-- Start of Records provided --

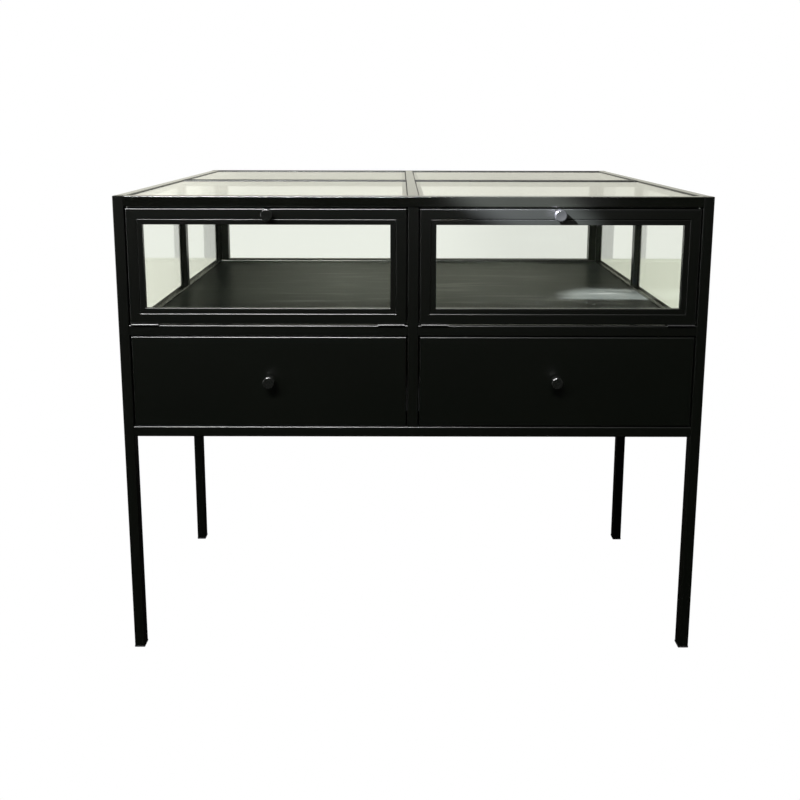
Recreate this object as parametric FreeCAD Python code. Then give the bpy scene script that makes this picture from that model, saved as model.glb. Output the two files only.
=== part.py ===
"""Glazed display table with two drop-front doors above two drawers.

A welded frame of black square steel tube carries a sunk glass top, glass sides and a
glazed back panel.  The drawer bay fills the front half, ahead of the rear legs, and the
display case reaches further back over them.

Millimetres.  X runs across the front, Y runs from the front to the back, +Z is up.
The origin is under the middle of the whole table, knobs included, on the floor.
"""
import FreeCAD, Part
import os

Vector = FreeCAD.Vector

# --- overall size ---------------------------------------------------------------------
width = 1100.0
depth = 780.0                # front face of the posts to the rear face of the case
height = 900.0

# --- square tube ----------------------------------------------------------------------
tube = 20.0
tube_wall = 1.5
tube_corner = 2.0            # outer corner radius
cap_plate = 2.0              # plate that closes the open end of a post
sheet = 1.5                  # steel sheet of the panels

# --- levels of the frame --------------------------------------------------------------
bay_bottom_z = 440.0         # underside of the drawer bay
drawer_opening = 178.0       # clear height between the bottom rails and the middle rails
floor_drop = 15.0            # display floor below the top of the middle rails
sill_drop = 11.0             # side and rear rails below the middle rails
bay_depth = 425.0            # front face to the rear face of the rear legs

# --- glass ----------------------------------------------------------------------------
top_glass = 6.0
pane = 4.0                   # side, rear and door glass
glass_gap = 1.5              # silicone joint round every pane
glass_sink = 2.0             # top panes below the top of the frame
glass_inset = 2.0            # outer face of the frame to the side panes
ledge_width = 10.0
ledge_thick = 3.0
bead_thick = 3.0
bead_height = 5.0            # of the beads behind the door glass
side_bead_height = 3.0

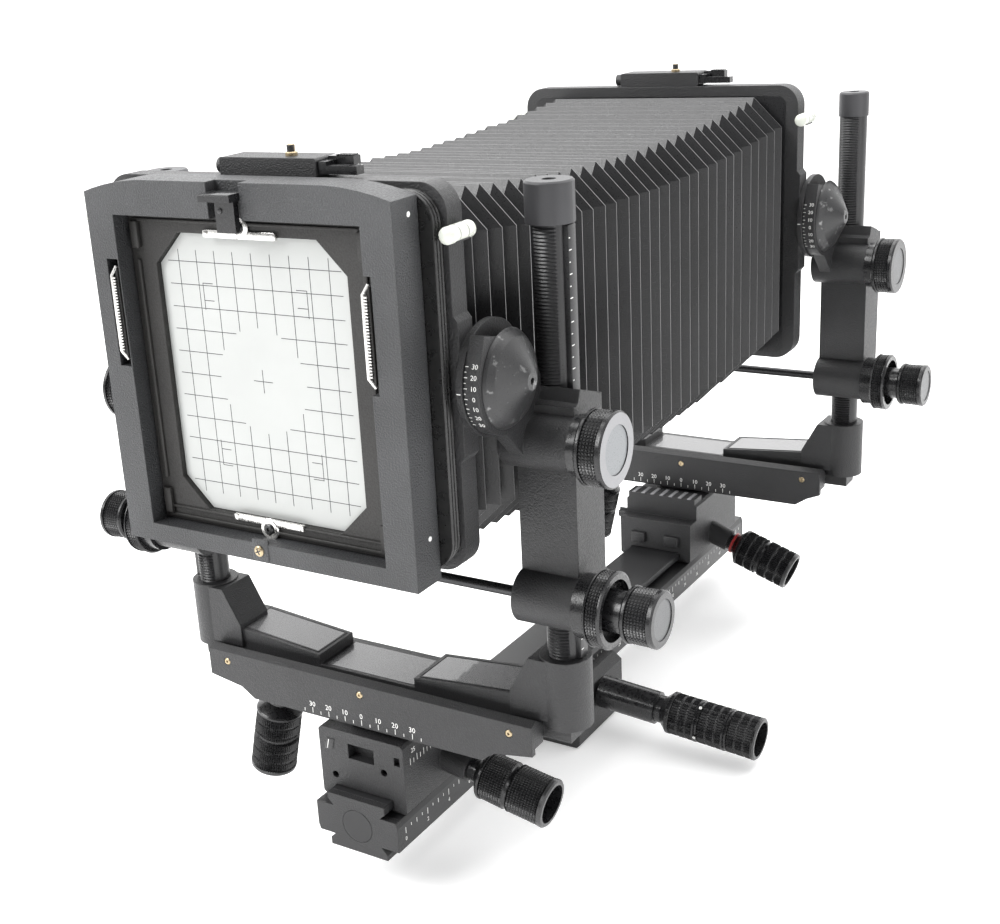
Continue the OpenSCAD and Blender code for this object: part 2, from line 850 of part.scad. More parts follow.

-- End of Records provided --

Gather all lines where the word "this" appears.

* Output of the exercise
Recreate this object as parametric FreeCAD Python code. Then give the bpy scene script that makes this picture from that model, saved as model.glb. Output the two files only.
Continue the OpenSCAD and Blender code for this object: part 2, from line 850 of part.scad. More parts follow.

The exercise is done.